Остается вопрос: была ли та жертва принята и удался ли на самом деле моментальный переход от одной эры к следующей? Положительный ответ на этот вопрос многим кажется преувеличением: вне зависимости от всех случившихся разрушений, они верят, что прошлое можно возродить. Потому они ищут подобия, скрытые следы, генетические коды, при помощи которых можно было бы восстановить непрерывность истории. Архив пепла, который представляет в своей инсталляции Ребекка Хорн, наоборот, предполагает, что прошлое уничтожено полностью и навсегда, и тем самым радикально отрезает путь к любому его восстановлению. Конечно, переход от одной эпохи к другой имел место. Этот переход заранее исключает возможность восстановить связь с историей, с культурным наследием. Они развеяны и рассеяны. В том числе и по этой причине равно невозможным становится любое понятие нового, ведь новое является новым лишь в сравнении с предшествующей традицией. Новизна могла бы возникнуть лишь в том случае, если бы у нас еще был наш культурный архив, наш ветхий завет, и в сравнении с ним можно было бы счесть новым то, что претендует на новизну. Но в нашем случае конец традиции дает начало миру постоянно новых начинаний. В таком мире, где всё, что было раньше, теперь забыто, остается возможным лишь проект, направленный в будущее. Однако и он никогда не сможет быть полностью реализован и завершен: нам не хватает критериев, чтобы оценить его успешность, – критериев, которые тоже предполагают в какой-то форме сравнение с предшествовавшим.

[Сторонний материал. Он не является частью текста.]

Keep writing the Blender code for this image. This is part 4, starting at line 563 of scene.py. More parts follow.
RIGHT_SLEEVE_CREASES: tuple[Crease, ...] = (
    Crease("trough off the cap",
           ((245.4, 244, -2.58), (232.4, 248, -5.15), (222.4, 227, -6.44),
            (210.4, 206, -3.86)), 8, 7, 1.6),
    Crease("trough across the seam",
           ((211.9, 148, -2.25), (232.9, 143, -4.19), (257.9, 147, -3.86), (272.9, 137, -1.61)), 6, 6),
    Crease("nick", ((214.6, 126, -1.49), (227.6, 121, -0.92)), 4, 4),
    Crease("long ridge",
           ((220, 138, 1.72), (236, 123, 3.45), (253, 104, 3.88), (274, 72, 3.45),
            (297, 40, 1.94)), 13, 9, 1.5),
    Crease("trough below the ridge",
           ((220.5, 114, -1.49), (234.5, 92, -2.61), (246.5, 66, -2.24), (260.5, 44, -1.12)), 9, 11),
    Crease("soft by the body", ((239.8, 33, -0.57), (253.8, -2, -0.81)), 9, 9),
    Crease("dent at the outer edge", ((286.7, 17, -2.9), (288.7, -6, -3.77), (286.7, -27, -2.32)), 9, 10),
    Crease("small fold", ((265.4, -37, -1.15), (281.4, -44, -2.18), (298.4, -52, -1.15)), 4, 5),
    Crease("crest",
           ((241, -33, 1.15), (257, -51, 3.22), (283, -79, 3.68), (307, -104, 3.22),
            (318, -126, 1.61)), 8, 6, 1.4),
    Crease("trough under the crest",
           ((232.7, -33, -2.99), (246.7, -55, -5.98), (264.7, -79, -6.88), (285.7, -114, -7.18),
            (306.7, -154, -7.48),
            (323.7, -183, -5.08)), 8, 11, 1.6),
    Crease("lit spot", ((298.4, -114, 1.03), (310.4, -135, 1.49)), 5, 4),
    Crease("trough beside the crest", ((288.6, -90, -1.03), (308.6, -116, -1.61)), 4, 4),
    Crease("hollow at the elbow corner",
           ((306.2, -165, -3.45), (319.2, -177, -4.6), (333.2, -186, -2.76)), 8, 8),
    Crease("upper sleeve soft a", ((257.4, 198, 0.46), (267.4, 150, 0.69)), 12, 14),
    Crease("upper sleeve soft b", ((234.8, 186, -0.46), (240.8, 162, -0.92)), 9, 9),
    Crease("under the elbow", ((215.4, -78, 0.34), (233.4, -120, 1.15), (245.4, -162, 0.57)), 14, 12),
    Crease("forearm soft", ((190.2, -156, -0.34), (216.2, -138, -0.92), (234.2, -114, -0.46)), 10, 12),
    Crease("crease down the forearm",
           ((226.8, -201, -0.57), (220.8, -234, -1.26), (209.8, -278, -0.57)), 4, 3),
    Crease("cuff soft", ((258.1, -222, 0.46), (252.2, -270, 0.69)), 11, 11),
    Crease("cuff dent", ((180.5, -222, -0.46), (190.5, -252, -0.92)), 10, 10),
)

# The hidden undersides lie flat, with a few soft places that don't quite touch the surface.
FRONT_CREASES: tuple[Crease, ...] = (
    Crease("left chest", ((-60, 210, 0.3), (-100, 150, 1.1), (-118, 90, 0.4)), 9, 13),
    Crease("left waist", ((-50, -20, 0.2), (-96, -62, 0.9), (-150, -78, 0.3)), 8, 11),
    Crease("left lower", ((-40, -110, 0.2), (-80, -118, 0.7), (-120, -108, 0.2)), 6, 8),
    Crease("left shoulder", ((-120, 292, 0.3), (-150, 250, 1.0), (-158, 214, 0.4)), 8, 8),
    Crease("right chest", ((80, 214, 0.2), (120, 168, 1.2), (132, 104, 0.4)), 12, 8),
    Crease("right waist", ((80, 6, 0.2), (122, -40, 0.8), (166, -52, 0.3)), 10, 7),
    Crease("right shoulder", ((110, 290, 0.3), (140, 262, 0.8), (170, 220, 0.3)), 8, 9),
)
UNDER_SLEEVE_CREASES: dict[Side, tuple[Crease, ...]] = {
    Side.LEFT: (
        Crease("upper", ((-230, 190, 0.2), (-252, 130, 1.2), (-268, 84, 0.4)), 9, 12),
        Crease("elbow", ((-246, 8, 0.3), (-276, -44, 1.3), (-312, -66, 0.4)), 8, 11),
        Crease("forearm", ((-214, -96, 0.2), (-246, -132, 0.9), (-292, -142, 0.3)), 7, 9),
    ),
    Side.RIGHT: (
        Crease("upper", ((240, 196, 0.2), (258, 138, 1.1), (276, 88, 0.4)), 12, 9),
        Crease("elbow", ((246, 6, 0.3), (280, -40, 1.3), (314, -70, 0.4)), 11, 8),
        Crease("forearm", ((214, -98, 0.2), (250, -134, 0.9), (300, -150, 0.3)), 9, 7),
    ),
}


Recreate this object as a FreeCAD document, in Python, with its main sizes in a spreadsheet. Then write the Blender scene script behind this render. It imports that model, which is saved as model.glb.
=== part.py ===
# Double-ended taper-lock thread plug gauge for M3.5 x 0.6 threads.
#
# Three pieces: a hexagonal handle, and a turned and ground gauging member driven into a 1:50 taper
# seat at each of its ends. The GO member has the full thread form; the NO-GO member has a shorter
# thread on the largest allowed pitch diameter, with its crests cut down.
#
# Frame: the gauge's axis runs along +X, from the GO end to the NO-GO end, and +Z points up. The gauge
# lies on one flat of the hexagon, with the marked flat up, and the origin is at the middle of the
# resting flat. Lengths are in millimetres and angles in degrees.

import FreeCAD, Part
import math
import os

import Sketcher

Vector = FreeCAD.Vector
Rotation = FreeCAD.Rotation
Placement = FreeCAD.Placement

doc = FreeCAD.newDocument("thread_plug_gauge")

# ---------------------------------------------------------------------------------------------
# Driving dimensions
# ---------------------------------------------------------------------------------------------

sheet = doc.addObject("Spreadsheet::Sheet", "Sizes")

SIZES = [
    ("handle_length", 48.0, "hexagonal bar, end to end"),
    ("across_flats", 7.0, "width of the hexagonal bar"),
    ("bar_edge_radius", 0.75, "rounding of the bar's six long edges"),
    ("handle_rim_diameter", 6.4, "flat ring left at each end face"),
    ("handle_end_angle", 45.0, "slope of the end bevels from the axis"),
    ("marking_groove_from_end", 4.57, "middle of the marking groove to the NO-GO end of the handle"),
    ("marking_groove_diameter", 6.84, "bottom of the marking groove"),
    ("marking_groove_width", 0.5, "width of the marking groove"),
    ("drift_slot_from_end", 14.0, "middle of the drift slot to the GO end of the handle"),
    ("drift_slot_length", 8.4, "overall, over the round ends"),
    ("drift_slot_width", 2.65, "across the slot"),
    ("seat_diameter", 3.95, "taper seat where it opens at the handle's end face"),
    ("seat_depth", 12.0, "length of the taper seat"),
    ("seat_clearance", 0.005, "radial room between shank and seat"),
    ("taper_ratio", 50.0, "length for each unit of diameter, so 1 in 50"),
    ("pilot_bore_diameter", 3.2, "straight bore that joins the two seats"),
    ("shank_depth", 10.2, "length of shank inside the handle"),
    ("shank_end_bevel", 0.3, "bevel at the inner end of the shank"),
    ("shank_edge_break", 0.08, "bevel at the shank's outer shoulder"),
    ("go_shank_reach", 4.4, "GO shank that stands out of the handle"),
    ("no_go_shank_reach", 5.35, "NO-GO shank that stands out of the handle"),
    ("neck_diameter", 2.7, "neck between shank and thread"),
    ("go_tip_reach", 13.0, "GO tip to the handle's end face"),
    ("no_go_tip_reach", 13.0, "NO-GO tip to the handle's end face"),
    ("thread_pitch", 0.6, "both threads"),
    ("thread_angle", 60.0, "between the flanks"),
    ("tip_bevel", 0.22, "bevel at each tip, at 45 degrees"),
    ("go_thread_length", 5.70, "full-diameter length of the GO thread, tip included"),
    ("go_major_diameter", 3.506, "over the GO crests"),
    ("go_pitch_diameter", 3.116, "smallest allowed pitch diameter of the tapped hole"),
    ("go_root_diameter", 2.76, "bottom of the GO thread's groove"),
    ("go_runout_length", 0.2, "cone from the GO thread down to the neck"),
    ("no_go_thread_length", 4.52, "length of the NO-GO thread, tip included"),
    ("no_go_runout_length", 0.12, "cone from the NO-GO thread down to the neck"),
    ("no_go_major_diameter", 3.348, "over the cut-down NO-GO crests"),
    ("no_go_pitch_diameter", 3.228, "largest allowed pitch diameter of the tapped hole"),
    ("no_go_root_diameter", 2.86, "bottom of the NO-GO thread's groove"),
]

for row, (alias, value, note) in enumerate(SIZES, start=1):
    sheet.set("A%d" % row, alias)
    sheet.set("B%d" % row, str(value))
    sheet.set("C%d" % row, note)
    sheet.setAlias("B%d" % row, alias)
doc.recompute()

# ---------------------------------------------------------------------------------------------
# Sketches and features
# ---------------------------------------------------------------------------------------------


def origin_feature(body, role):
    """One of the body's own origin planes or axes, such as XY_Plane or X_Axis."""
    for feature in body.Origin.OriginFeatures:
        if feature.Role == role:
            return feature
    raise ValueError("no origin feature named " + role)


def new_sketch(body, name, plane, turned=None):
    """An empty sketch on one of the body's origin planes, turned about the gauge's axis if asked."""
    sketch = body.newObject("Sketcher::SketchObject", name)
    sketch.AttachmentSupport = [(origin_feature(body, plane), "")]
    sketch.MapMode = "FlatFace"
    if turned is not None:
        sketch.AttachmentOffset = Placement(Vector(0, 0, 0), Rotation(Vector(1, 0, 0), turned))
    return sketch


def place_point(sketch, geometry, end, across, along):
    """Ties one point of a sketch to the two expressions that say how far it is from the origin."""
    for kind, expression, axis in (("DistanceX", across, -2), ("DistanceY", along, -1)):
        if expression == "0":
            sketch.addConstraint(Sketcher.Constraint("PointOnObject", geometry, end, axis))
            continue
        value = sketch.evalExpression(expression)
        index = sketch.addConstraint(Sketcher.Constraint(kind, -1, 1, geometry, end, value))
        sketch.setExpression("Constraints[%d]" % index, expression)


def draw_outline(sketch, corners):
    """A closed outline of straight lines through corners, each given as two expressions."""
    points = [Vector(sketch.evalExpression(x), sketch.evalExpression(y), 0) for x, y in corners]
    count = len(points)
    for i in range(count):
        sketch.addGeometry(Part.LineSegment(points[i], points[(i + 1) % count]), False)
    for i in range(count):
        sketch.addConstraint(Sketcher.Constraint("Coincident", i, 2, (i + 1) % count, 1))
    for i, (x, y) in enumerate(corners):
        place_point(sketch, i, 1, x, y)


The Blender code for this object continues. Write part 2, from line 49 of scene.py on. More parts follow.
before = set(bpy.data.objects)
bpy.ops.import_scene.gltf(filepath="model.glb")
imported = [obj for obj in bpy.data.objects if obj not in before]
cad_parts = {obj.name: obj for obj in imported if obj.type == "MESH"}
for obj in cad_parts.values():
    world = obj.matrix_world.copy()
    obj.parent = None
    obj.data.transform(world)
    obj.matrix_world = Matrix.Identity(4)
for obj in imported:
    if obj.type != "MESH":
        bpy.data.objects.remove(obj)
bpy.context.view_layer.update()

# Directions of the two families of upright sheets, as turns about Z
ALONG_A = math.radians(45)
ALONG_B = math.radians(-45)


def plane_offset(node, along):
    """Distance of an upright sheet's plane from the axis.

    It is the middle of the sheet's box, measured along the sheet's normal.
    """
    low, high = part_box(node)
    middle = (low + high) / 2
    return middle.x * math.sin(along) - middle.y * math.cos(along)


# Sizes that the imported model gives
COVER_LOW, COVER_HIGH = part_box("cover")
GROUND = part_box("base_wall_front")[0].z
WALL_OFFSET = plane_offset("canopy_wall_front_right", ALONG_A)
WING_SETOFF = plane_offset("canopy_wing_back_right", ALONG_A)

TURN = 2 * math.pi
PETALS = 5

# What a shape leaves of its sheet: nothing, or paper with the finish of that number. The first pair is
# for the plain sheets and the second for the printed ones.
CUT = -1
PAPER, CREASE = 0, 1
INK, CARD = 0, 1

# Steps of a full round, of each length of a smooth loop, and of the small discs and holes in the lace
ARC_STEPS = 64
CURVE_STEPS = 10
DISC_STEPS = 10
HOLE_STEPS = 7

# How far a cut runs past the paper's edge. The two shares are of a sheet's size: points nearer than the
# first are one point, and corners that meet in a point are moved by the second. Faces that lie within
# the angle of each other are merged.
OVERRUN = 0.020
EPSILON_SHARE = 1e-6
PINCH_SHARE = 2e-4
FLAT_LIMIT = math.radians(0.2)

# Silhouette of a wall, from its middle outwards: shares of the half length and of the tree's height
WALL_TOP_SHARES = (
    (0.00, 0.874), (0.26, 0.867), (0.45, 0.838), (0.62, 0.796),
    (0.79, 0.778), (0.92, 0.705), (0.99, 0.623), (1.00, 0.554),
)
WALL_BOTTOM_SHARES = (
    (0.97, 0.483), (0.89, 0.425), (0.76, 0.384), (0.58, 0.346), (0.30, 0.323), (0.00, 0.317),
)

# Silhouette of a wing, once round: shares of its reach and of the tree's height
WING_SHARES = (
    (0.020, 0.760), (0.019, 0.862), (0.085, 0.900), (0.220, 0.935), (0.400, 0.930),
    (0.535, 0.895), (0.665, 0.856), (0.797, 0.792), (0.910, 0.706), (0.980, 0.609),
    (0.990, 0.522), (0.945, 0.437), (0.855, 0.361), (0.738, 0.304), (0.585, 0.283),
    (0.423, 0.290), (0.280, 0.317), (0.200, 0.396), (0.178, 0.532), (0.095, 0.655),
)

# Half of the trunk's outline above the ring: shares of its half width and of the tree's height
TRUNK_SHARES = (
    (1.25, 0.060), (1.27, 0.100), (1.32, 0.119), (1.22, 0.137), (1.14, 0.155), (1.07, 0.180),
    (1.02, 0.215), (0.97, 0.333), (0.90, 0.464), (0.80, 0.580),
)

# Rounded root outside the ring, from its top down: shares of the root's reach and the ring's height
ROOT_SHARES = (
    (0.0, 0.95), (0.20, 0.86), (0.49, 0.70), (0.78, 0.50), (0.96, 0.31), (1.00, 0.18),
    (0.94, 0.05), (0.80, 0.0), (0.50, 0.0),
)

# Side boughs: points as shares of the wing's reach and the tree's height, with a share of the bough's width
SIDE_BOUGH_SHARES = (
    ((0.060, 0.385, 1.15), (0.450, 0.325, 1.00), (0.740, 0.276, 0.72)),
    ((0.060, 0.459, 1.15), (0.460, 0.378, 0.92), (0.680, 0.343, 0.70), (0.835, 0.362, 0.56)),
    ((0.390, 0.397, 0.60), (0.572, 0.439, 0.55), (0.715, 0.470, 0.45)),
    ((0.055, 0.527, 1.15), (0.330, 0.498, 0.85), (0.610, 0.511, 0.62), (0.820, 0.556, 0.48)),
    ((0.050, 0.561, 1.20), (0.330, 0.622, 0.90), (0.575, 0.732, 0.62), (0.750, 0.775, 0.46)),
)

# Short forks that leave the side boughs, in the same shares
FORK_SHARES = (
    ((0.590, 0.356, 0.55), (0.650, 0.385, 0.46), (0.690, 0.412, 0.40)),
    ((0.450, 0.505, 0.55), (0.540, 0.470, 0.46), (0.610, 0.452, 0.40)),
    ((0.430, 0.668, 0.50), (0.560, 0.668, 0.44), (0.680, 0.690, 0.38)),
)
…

Остается лишь один заслуживающий доверия выход: постоянное возвращение к новому началу, от которого мы в какой-то момент без явных причин отходим, чтобы впоследствии снова и снова прийти к нему. Когда Адорно говорил, что после Освенцима поэзия стала невозможна, речь шла не о моральном запрете, а o простoй констатации факта. Ибо после этого эпохального сдвига больше нет традиции, публики и читательской реакции, которые бы позволили поэту закончить свое стихотворение. Однако это не oзначaeт, что поэт не может снова и снова начинать писать свои стихи. Когда Камю сразу после конца войны писал о Сизифе, он описал вкратце это новое состояние постоянного нового начала. В определенном смысле его анализ и сегодня остается в силе. Холокост, пусть и не обязательно являясь первопричиной этого состояния, остается его очевидным симптомом. Ведь, как я уже сказал, Холокост – это не событие, произошедшее вне искусства, и не событие, которое можно символически преодолеть средствами искусства. Это событие, сущностно связанное с самой судьбой искусства. Единственный приемлемый способ помнить о Холокосте – это сохранять память о забвении, которое бесповоротно отделяет нас от Холокоста. Память пепла, который преграждает путь нашей памяти, ибо этот путь тоже обратился в пепел, развеянный по ветру. Путь назад сожжен. Инсталляция Ребекки Хорн показывает нам архив пепла как свидетельство утраты этого пути.